I learned a lot, reading Michelle Obama's Becoming. I learned, first--being neither of these two myself--something about being a woman and being black. Ms. Obama--I can't bring myself to call her by her first name, which would feel presumptuous; nor by her last alone, which would feel cold--is unsparingly honest and deeply personal in exploring both these fundamental aspects of her life.
I learned, too, something about growing up in modest circumstances on the South Side of Chicago, at a time, to be sure, preceding the tragic, daily gun violence we hear about today, but a time when even middle class black status meant lesser educational opportunity and greater social insecurity. (Curiously--and I thought about this often as I read--I visited the South Side during her early teenage years as I worked on a research project into the life and work of the African American artist Charles White, who was brought up in that area in the 1920s). As Ms.

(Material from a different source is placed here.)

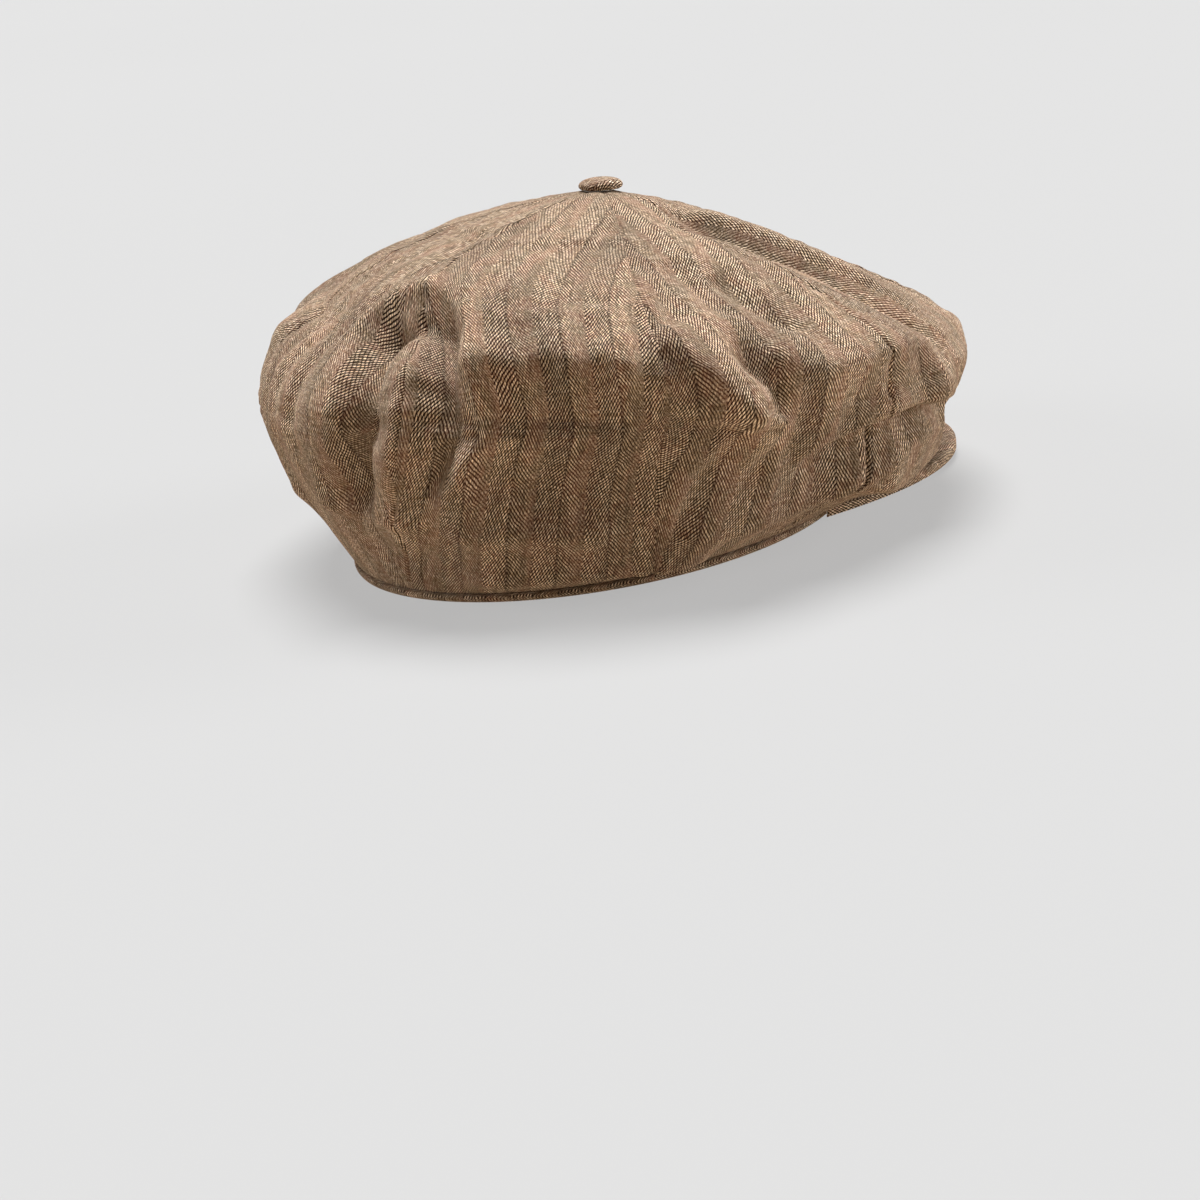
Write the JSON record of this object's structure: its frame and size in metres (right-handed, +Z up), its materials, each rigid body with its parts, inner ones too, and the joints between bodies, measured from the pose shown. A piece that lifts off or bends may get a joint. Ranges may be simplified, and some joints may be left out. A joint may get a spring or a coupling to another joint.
{
  "type": "newsboy cap",
  "caption": "Full-crowned cloth cap of sewn wedge panels with a covered top button, a lined head opening and a short stiff peak.",
  "frame": {"origin": "bottom centre of the cap's overall box, in the plane of the hem's lower edge; the centre of the oval head opening lies 14.5 mm behind it (+Y)", "axes": "+Z up to the button, -Y to the front where the peak points, +X to the wearer's left side"},
  "size_m": [0.264, 0.2793, 0.1298],
  "materials": {
    "tweed": "matt wool herringbone in dark brown and warm beige",
    "lining": "smooth dark brown satin",
    "sweatband": "dark brown cotton twill tape",
    "stiffener": "stiff undyed canvas",
    "board": "flexible sheet plastic, hidden inside the peak",
    "button_metal": "plain pressed metal, hidden under the button's cloth"
  },
  "bodies": {
    "crown": {"crown_panel_front": "tweed", "crown_panel_front_left": "tweed", "crown_panel_left": "tweed", "crown_panel_back_left": "tweed", "crown_panel_back": "tweed", "crown_panel_back_right": "tweed", "crown_panel_right": "tweed", "crown_panel_front_right": "tweed", "lining_panel_front": "lining", "lining_panel_front_left": "lining", "lining_panel_left": "lining", "lining_panel_back_left": "lining", "lining_panel_back": "lining", "lining_panel_back_right": "lining", "lining_panel_right": "lining", "lining_panel_front_right": "lining", "hem_binding": "tweed", "headband_stiffener": "stiffener", "sweatband": "sweatband", "button_cover": "tweed", "button_dome": "button_metal", "button_back": "button_metal", "button_washer": "button_metal"},
    "peak": {"peak_board": "board", "peak_top_cover": "tweed", "peak_under_cover": "tweed"}
  },
  "joints": [
    {"name": "peak_flex", "type": "hinge", "parent": "crown", "child": "peak", "pos_m": [0, -0.0375, 0.0027], "axis": [1, 0, 0], "range_deg": [0, 12], "stiffness_Nm_per_rad": 0.3}
  ]
}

Obama describes it in eloquent and compelling detail, it required the loving, often exacting support of a close family and community, as well as an abundance of grit and determination on her own part, to emerge from that circumstance as she did--an enormously self-confident, accomplished, and compassionate human being.

As for being a woman and being black, she is honest--though without self-pity--about the obstacles she had to face as she navigated her way through her undergraduate days at Princeton and later Harvard Law School, and landed a job at a prestigious Chicago law firm where she first met... well, you know who. The "becoming" in this part of her story is the transition from girl to woman, from the security of a protective African American community to a world where the privileges of white and male most often went unquestioned, where she confronted herself constantly with the question: Am I good enough? She invites us to accompany her through a daunting series of "firsts"--first woman to, first black woman to...--as she works through sometimes agonizing doubts and critical self-appraisal with unfailing and disarming honesty. We feel her inner struggle even as we admire her brilliant success.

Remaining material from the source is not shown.